Take a Walk: A Show Looks to Subvert the Privileged Position of the Flâneur
Surface Magazine
By Colleen Kelsey
In 1840, Edgar Allan Poe’s short story “The Man of the Crowd” introduced a new literary archetype: the flâneur—a genteel, strolling spectator of the European metropolis who would become a fixation in the cultural writings of Charles Baudelaire, and later, Walter Benjamin. On view at Philadelphia’s Barnes Foundation, “Person of the Crowd: The Contemporary Art of Flânerie” (through May 22) takes the idea of this idiosyncratic wanderer and subverts it through works made by more than 50 international artists after 1950. Addressing topics from gentrification to gender issues, each piece employs the public sphere for sociopolitical commentary.
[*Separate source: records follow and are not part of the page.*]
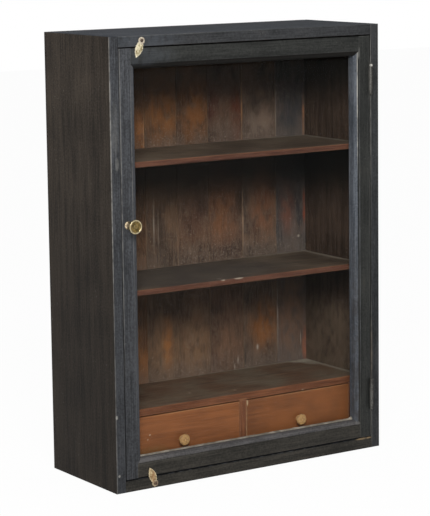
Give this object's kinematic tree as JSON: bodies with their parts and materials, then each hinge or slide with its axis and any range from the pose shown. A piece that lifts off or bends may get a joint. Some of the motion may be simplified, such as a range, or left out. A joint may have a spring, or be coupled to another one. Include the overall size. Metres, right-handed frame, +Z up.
{
  "type": "wall display cabinet",
  "caption": "Black-stained wooden wall display cabinet with a glazed door, shelves, small drawers, a brass knob and leaf-shaped turn catches",
  "frame": {"origin": "centre of the underside of the case, midway between its sides and its front and back", "axes": "+X to the right seen from the front, towards the hinges; +Y from front to back; +Z up"},
  "size_m": [0.507, 0.221, 0.7],
  "materials": {
    "ebonised_case": "black stain and paint on wood, satin, worn at the arrises",
    "back_board_wood": "old brown stained softwood, dull, uneven",
    "shelf_wood": "dark stained wood, dusty satin, redder front edge",
    "red_brown_wood": "red brown stained wood, satin",
    "drawer_lining": "plain unfinished softwood, darkened",
    "turned_pale_wood": "turned pale hardwood, waxed",
    "ebonised_door": "black paint on wood, satin, brush marks, worn arrises",
    "old_putty": "dry glazing putty, matt",
    "window_glass": "clear old sheet glass",
    "aged_brass": "tarnished brass, brighter rim",
    "cast_brass": "pale cast brass, rubbed",
    "blackened_iron": "iron under black paint, worn"
  },
  "bodies": {
    "case": {"left_side": "ebonised_case", "right_side": "ebonised_case", "top_board": "ebonised_case", "bottom_board": "ebonised_case", "back_board_1": "back_board_wood", "back_board_2": "back_board_wood", "back_board_3": "back_board_wood", "back_board_4": "back_board_wood", "back_board_5": "back_board_wood", "back_board_6": "back_board_wood", "back_board_7": "back_board_wood", "back_board_8": "back_board_wood", "shelf_upper": "shelf_wood", "shelf_lower": "shelf_wood", "drawer_deck": "red_brown_wood", "drawer_divider": "red_brown_wood", "drawer_packer": "red_brown_wood", "drawer_stops": "red_brown_wood", "door_stop": "shelf_wood", "hinge_upper_case_leaf": "blackened_iron", "hinge_upper_pin": "blackened_iron", "hinge_upper_case_screws": "blackened_iron", "hinge_lower_case_leaf": "blackened_iron", "hinge_lower_pin": "blackened_iron", "hinge_lower_case_screws": "blackened_iron", "catch_top_screw": "blackened_iron", "catch_bottom_screw": "blackened_iron"},
    "door": {"door_stile_closing": "ebonised_door", "door_stile_hinge": "ebonised_door", "door_rail_top": "ebonised_door", "door_rail_bottom": "ebonised_door", "door_glass": "window_glass", "glazing_bead_left": "ebonised_door", "glazing_bead_right": "ebonised_door", "glazing_bead_top": "ebonised_door", "glazing_bead_bottom": "old_putty", "door_knob": "aged_brass", "hinge_upper_door_leaf": "blackened_iron", "hinge_upper_door_screws": "blackened_iron", "hinge_lower_door_leaf": "blackened_iron", "hinge_lower_door_screws": "blackened_iron"},
    "catch_top": {"catch_top": "cast_brass"},
    "catch_bottom": {"catch_bottom": "cast_brass"},
    "left_drawer": {"left_drawer_front": "red_brown_wood", "left_drawer_side_left": "drawer_lining", "left_drawer_side_right": "drawer_lining", "left_drawer_back": "drawer_lining", "left_drawer_bottom": "drawer_lining", "left_drawer_knob": "turned_pale_wood"},
    "right_drawer": {"right_drawer_front": "red_brown_wood", "right_drawer_side_left": "drawer_lining", "right_drawer_side_right": "drawer_lining", "right_drawer_back": "drawer_lining", "right_drawer_bottom": "drawer_lining", "right_drawer_knob": "turned_pale_wood"}
  },
  "joints": [
    {"name": "door_hinge", "type": "hinge", "parent": "case", "child": "door", "pos_m": [0.23675, -0.1018, 0.35], "axis": [0, 0, 1], "range_deg": [0, 180]},
    {"name": "left_drawer_slide", "type": "slide", "parent": "case", "child": "left_drawer", "axis": [0, -1, 0], "range_m": [0, 0.049]},
    {"name": "right_drawer_slide", "type": "slide", "parent": "case", "child": "right_drawer", "axis": [0, -1, 0], "range_m": [0, 0.09]},
    {"name": "catch_top_turn", "type": "hinge", "parent": "case", "child": "catch_top", "pos_m": [-0.1967, -0.099, 0.6924], "axis": [0, 1, 0], "range_deg": [-112, 68]},
    {"name": "catch_bottom_turn", "type": "hinge", "parent": "case", "child": "catch_bottom", "pos_m": [-0.1859, -0.099, 0.0074], "axis": [0, 1, 0], "range_deg": [-88, 106]}
  ],
  "couplings": [
    {"joint": "left_drawer_slide", "follows": "door_hinge", "m_per_rad": 0.015597},
    {"joint": "right_drawer_slide", "follows": "door_hinge", "m_per_rad": 0.028648},
    {"joint": "catch_bottom_turn", "follows": "door_hinge", "ratio": -0.48889}
  ]
}
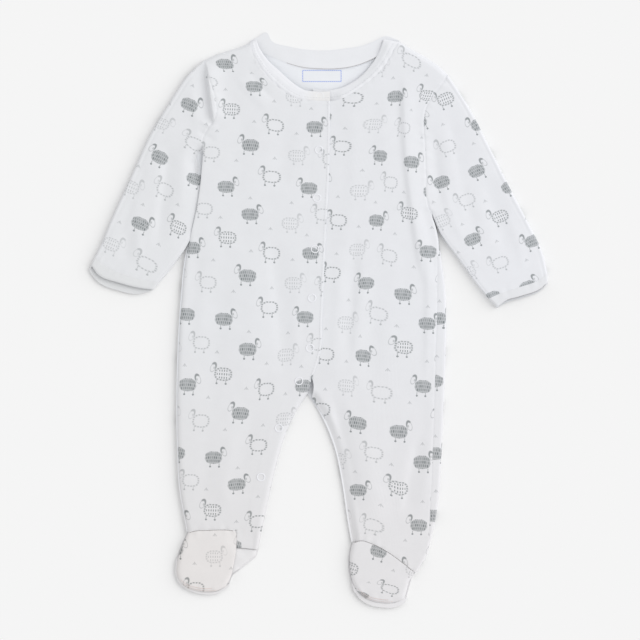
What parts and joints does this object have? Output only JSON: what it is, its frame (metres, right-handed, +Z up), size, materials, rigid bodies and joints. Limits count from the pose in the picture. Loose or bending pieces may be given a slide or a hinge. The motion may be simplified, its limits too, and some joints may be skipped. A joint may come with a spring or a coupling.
{
  "type": "baby sleepsuit",
  "caption": "Footed long-sleeved baby sleepsuit of printed cotton jersey, laid flat on its back, with a curved popper placket down the front and one leg.",
  "frame": {"origin": "On the surface the suit lies on, under the middle of its outline.", "axes": "+Y runs from the feet to the neck, +X to the side of the lower front (the wearer's left arm), and +Z up out of the cloth."},
  "size_m": [0.4589, 0.5751, 0.0084],
  "materials": {
    "printed_jersey": "matte",
    "plain_jersey": "matte",
    "popper_plastic": "gloss"
  },
  "bodies": {
    "root": {"back_panel": "printed_jersey", "front_over": "printed_jersey", "front_under": "printed_jersey", "sleeve_left": "printed_jersey", "sleeve_right": "printed_jersey", "instep_left": "printed_jersey", "instep_right": "printed_jersey", "cuff_left": "plain_jersey", "cuff_right": "plain_jersey", "neckband_back": "plain_jersey", "neckband_over": "plain_jersey", "neckband_under": "plain_jersey", "heel_left": "plain_jersey", "sole_left": "plain_jersey", "sole_right": "plain_jersey", "popper_1": "popper_plastic", "popper_2": "popper_plastic", "popper_3": "popper_plastic", "popper_4": "popper_plastic", "popper_5": "popper_plastic", "popper_6": "popper_plastic", "popper_7": "popper_plastic", "popper_8": "popper_plastic", "popper_9": "popper_plastic"}
  },
  "joints": []
}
“I’m interested in the various ways that artists engage in the social body and all that implies,” says Thom Collins, the foundation’s executive director and president. Reflecting this, the exhibition builds out the street as a source for scavenged materials—as demonstrated in pieces by Robert Rauschenberg and Carolee Schneemann—and also a conceptual space for interrogating societal mores, exemplified by Jenny Holzer’s flyer-like communiqués, or Pope.L’s staggering “The Great White Way, 22 Miles, 9 Years, 1 Street” (2001), a video documenting the artist’s performative crawl down New York’s Broadway, making for a visceral accounting of the black body in public.
The salient crux of the show is that flip of the script, removing the flâneur from its privileged position as an observer. “It was a bourgeois phenomenon in a moment when socially, politically, and economically, you had to be a privileged white man to do this,” Collins says. “So what does it look like now?”